A Story of Mass Hysteria Caused by a Budget Not Yet Introduced; Rated P for “Premature”
Republican members of the Senate Budget Committee today expressed bewilderment at the use of the committee’s time to hold a hearing on Governor Christie’s proposed income tax plan weeks ahead of the Governor’s Budget Message:
Senator Tony Bucco (R- Morris), Republican Budget Officer
The Governor’s tax plan should receive a full vetting and analysis- once the budget is introduced and we can see it in context. Today’s hearing was a purely political exercise conducted without the benefit of having all the facts in front of us. We will get all the information we need next month when the budget is introduced.

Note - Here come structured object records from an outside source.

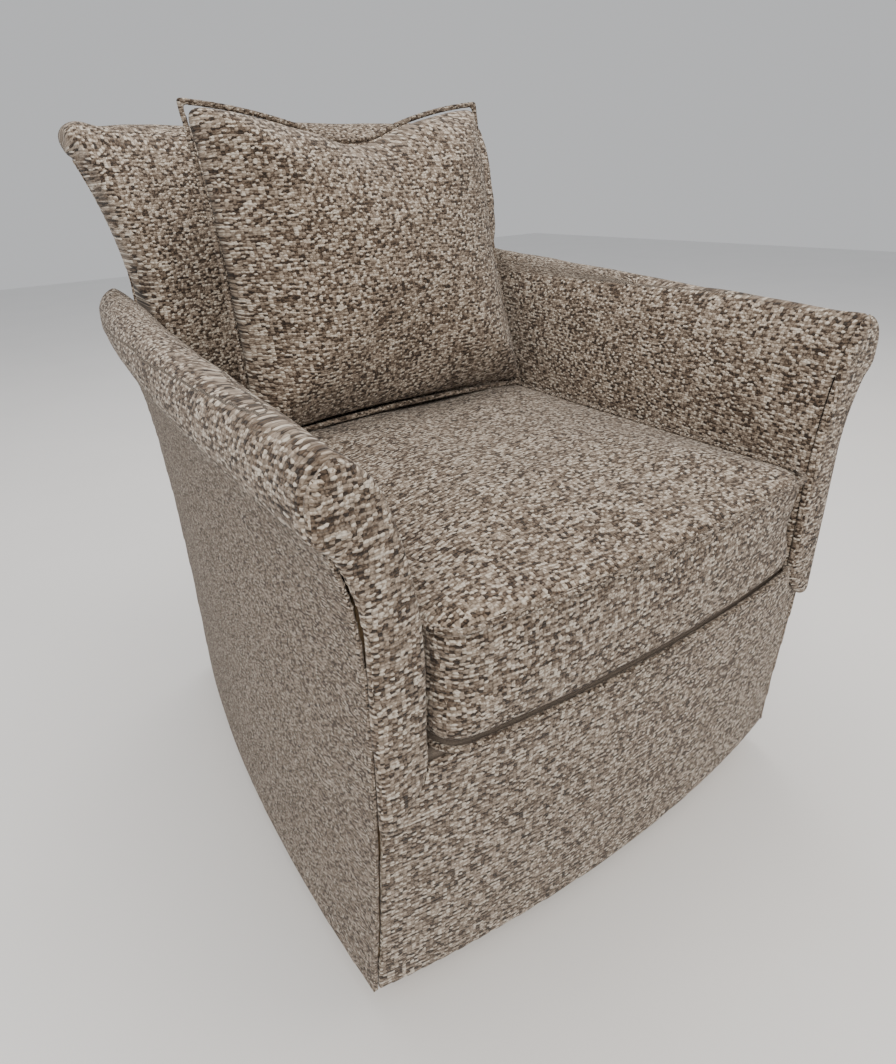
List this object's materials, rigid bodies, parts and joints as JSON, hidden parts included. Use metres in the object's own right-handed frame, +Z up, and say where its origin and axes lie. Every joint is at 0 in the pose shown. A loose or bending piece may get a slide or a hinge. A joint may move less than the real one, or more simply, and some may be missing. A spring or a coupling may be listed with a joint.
{
  "type": "swivel rocker armchair",
  "caption": "Upholstered armchair with loose seat cushion and back pillow, on a ring base that swivels and a sprung rocker.",
  "frame": {"origin": "on the floor, under the middle of the chair's outline", "axes": "+Z up, -Y towards the front of the seat, +X to the sitter's left hand"},
  "size_m": [0.8146, 0.8798, 0.9626],
  "materials": {
    "tweed": "chunky basket-weave tweed, cream slubs on taupe, brown and black",
    "welt_cloth": "piping in the same tweed",
    "hardwood": "sawn hardwood, unfinished",
    "black_steel": "satin black powder coat",
    "zinc_steel": "bright zinc plate",
    "nylon": "moulded nylon",
    "rubber": "moulded rubber",
    "zip_tape": "woven zip tape",
    "cambric": "black non-woven dust cloth",
    "webbing": "jute webbing",
    "deck_cloth": "plain deck cloth"
  },
  "bodies": {
    "base": {"base_ring": "black_steel", "base_cross": "black_steel", "floor_glides": "nylon", "lower_swivel_plate": "zinc_steel", "slip_ring": "nylon", "king_pin": "zinc_steel", "king_pin_nut": "zinc_steel"},
    "turntable": {"upper_swivel_plate": "zinc_steel", "cradle_floor": "black_steel", "cradle_cheek_left": "black_steel", "cradle_cheek_right": "black_steel", "pivot_bushes": "nylon", "lower_spring_cups": "zinc_steel", "front_rock_springs": "zinc_steel", "rear_rock_springs": "zinc_steel"},
    "chair": {"pivot_pins": "zinc_steel", "rocker_pan": "black_steel", "upper_spring_cups": "zinc_steel", "rubber_stops": "rubber", "front_slat": "hardwood", "rear_slat": "hardwood", "slat_bolts": "zinc_steel", "front_sole_rail": "hardwood", "back_sole_rail": "hardwood", "front_seat_rail": "hardwood", "back_seat_rail": "hardwood", "right_sole_rail": "hardwood", "right_seat_rail": "hardwood", "right_front_post": "hardwood", "right_arm_board": "hardwood", "right_back_post": "hardwood", "left_sole_rail": "hardwood", "left_seat_rail": "hardwood", "left_front_post": "hardwood", "left_arm_board": "hardwood", "left_back_post": "hardwood", "back_post_blocks": "hardwood", "back_top_rail": "hardwood", "back_cross_rail": "hardwood", "back_webbing": "webbing", "seat_springs": "zinc_steel", "seat_deck": "deck_cloth", "inside_arm_right": "tweed", "arm_front_right": "tweed", "outside_arm_right": "tweed", "inside_arm_left": "tweed", "arm_front_left": "tweed", "outside_arm_left": "tweed", "inside_back": "tweed", "outside_back": "tweed", "front_border": "tweed", "dust_cover": "cambric"},
    "seat_cushion": {"seat_cushion": "tweed", "cushion_welts": "welt_cloth", "cushion_zip": "zip_tape"},
    "back_pillow": {"back_pillow": "tweed", "pillow_welt": "welt_cloth"}
  },
  "joints": [
    {"name": "swivel", "type": "hinge", "parent": "base", "child": "turntable", "pos_m": [0, -0.03, 0.04], "axis": [0, 0, 1], "continuous": true},
    {"name": "rock", "type": "hinge", "parent": "turntable", "child": "chair", "pos_m": [0, -0.03, 0.092], "axis": [1, 0, 0], "range_deg": [-6, 4.5], "stiffness_Nm_per_rad": 1200, "deforming": ["front_rock_springs", "rear_rock_springs"]},
    {"name": "cushion_lift", "type": "slide", "parent": "chair", "child": "seat_cushion", "axis": [0, 0, 1], "range_m": [0, 0.3]},
    {"name": "pillow_lift", "type": "slide", "parent": "seat_cushion", "child": "back_pillow", "axis": [0, 0, 1], "range_m": [0, 0.3]}
  ]
}
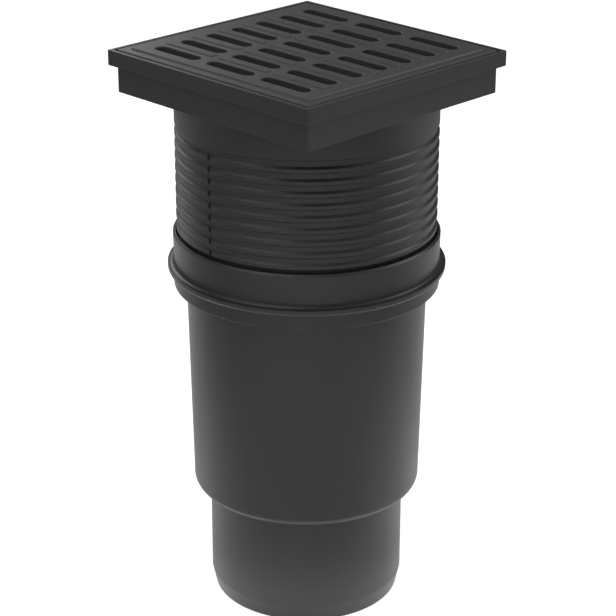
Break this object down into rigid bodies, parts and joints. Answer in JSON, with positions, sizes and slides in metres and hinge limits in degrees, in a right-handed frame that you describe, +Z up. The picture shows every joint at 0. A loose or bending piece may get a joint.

Until we have a budget to use as context, trying to come to conclusions about the plan is premature.
Senator Kevin O’Toole (R- Essex)
The information presented to the committee today clearly shows that state revenues were stable or slightly increased in previous years when income taxes were cut, which hardly suggests the sky will fall as opponents have suggested. However, we cannot make any true assumptions about the budgetary impact of cutting income taxes until we have a budget to work with. I suspect that the Majority’s insistence on having a hearing without all the facts is a result of its extreme level of discomfort at the idea of allowing taxpayers to keep more of their hard earned dollars in their paychecks.
Senator Steven Oroho (R- Sussex)
Without seeing the income tax in the context of a budget, my friends in the Majority are already dismissing the proposal and instead proposing to subsidize higher property taxes through increased property tax credits. The income tax is an incredibly important factor for businesses deciding where to locate or expand, especially for small businesses and partnerships, and directly impacts job creation. By contrast, using income tax dollars to subsidize out of control spending at any level of government has not in history slowed the growth in property taxes or mitigated the property tax burden in a substantial way. Fair school funding and passing the remaining toolkit bills are the way to directly affect property taxes. Lowering the total cost of government and lowering tax rates will make New Jersey competitive again.
Senator Joseph Pennacchio (R- Morris)
I’m ready, willing, and able to address the single biggest driver of local tax levies, school funding and our inequitable and unfair system of funding schools. However, an income tax cut is aimed at job creation and making New Jersey a more competitive place for businesses and more affordable for families, which is equally important. A small decrease is a good first step to making New Jersey more competitive with states like Pennsylvania which charges a top rate of 3%, or Delaware which has no state income tax at all.
Senator Jennifer Beck (R- Monmouth)
The Committee could have spent its time today addressing bills that have been pending for two years to control local government spending. Instead, we held a hearing about a budget issue that hasn’t yet been presented to the Legislature. We need to have a serious discussion about New Jersey’s anti-competitive tax climate and the merits of cutting the income tax once it is formally presented by the Governor next month. In the interim, the committee should focus on the remaining toolkit bills that have been stalled by special interest politics.